Sales for the Lithuania-based e-commerce platform Vinted rose by 61% in 2023, compared with 2022.   Photo: Shutterstock

Sales for the Lithuania-based e-commerce platform Vinted rose by 61% in 2023, compared with 2022.  Photo: Shutterstock

In 2023, Vinted, the leading platform for reselling secondhand clothes between private individuals, reached a profit of several million euros and has gradually expanded, integrating new markets and strengthening its ‘luxury’ component. The platform has 65m users, including 23m in France.

While the macroeconomic climate has weighed heavily on the finances of many companies, the secondhand clothing sales platform Vinted has been expanding rapidly and has finally reached profitability for the first time in its 16 years of existence. Based in Lithuania, the platform achieved sales of €596.3m in 2023, up 61% on 2022. Its adjusted Ebitda is €76.6m, with a net profit of €17.8m, compared with a net loss of €20.4m in 2022.

This performance follows from the development of the platform, which has been expanded into new markets and countries such as Denmark, Finland and Romania. Vinted has also grasped the credo of secondhand luxury goods, first by acquiring Rebelle in 2022, and then by merging it with Vinted to launch a new verification service dedicated to luxury goods.
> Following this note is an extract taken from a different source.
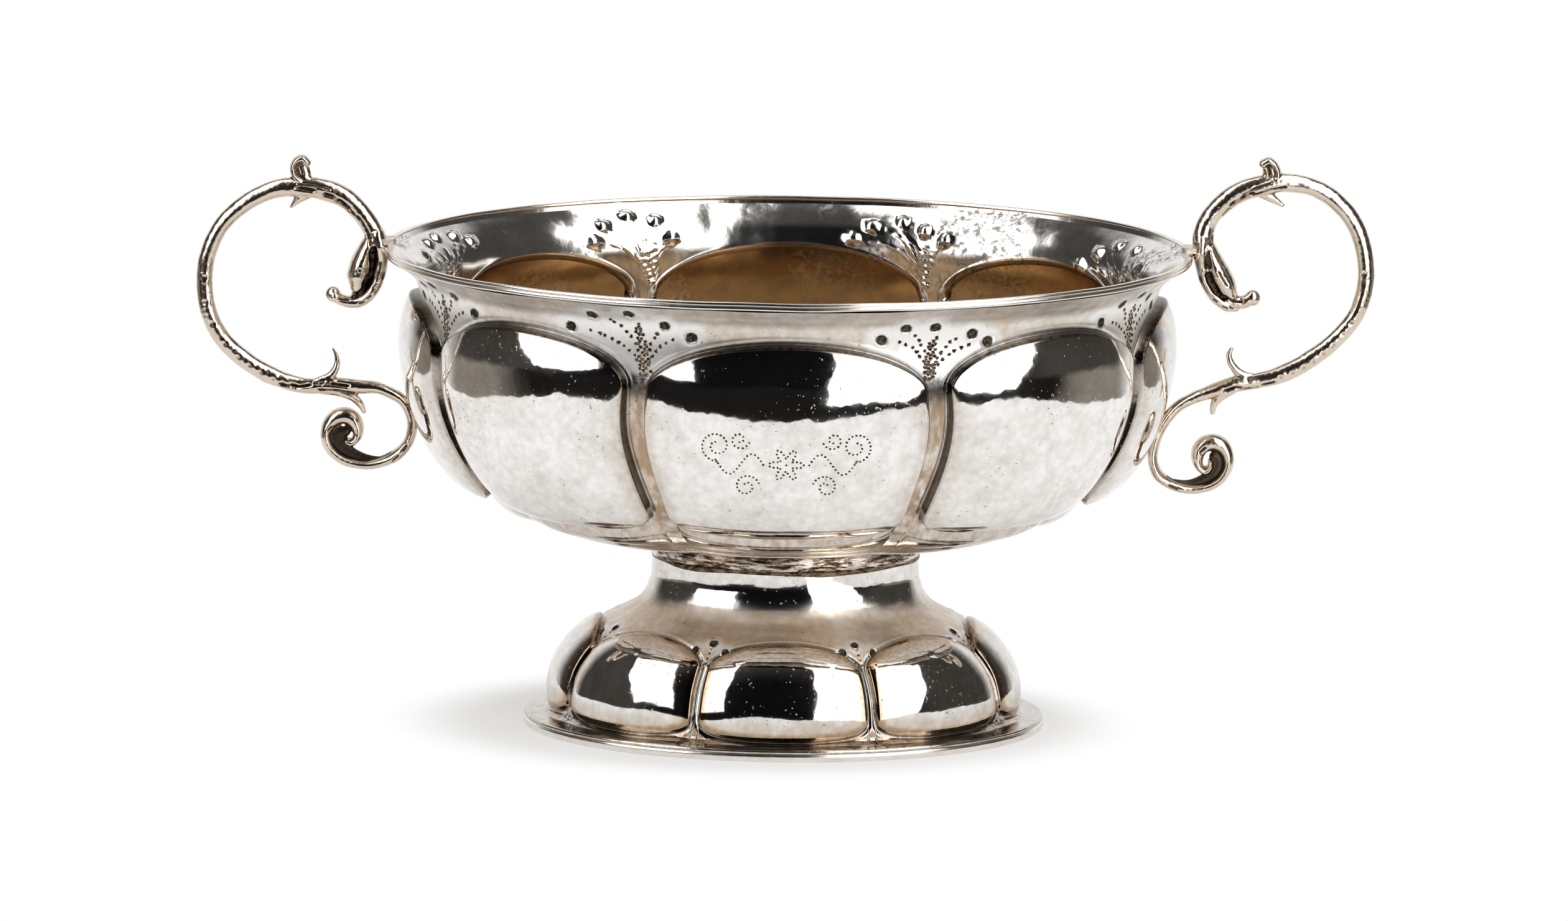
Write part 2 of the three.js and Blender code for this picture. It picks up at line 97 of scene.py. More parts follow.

Sellers and buyers will be able to buy and sell designer goods with the guarantee that they are not buying counterfeits. “This service is already available in nine countries and should be extended to other markets, brands and categories in 2024”, Vinted said in its financial report.

Another notable development in recent years has been the Vinted Go shipping services, with the installation of 1,500 lockers and “Pudo points” in France’s main cities. “In the second half of 2023, Vinted Go acquired the Dutch delivery company Homerr, to enable both entities to strengthen their delivery expertise and capacity for expansion. Given the strong performance in 2023, Vinted will continue to invest heavily in Vinted Go in 2024, particularly in France, Belgium and the Netherlands,” the platform announced.

Vinted said that it plans to expand its Vinted Go locker network in 2024. Photo: Shutterstock

Vinted said that it plans to expand its Vinted Go locker network in 2024. Photo: Shutterstock

The platform has no intention of slowing down its development and has announced investments in delivery and payment services. In the fourth quarter of 2023, Vinted secured a €50m revolving credit facility with BNP Paribas and ING Bank for future investment or expansion opportunities, including mergers and acquisitions.

“Secondhand fashion is still a relatively young market and represents only a tiny part of the fashion market as a whole,” stated Vinted Group CEO Thomas Plantenga. “Our performance in 2023 is not only proof that we can generate strong growth, but also that we are at the forefront of a market with enormous potential. More importantly, the growth of secondhand fashion [traded] between individuals is an effective way of mitigating the damage caused by the fashion industry; it is the raison d’être of our mission to make secondhand the first choice.”

For the wallet and the planet

Against a backdrop of inflation, where the purchasing power of Europeans remains rather fragile, and growing environmental concerns, Vinted aims to position itself as an alternative to the consumption of new clothes and fast fashion. According to a survey carried out by the platform, Vinted members “saved an average of €90 a month by buying on the platform. Over the long term, this means that buying on Vinted would save members around €1,080 a year.” Another report, this time by climate technology startup Vaayu, looks at the impact on the climate. It states that “buying secondhand is a better option for the climate than buying new” and that “more than one in three transactions on Vinted prevents the purchase of a new item, saving 1.8kg [of] CO2 on average per item”.

In some cases, however, Vinted has been heavily criticised, described as an app that further encourages the purchase of new clothes, and therefore indirectly fast fashion, with consumers then buying new without restricting themselves, in the knowledge that the clothes can be resold later.

The arrival of professional sellers on the platform is also becoming increasingly monitored. If sellers present themselves as consumers or non-professionals when in fact they are professional sellers, they face a fine of up to €120,000 in Luxembourg (and up to two years’ imprisonment and a €300,000 fine in France and a fine of up to €80,000 in Belgium).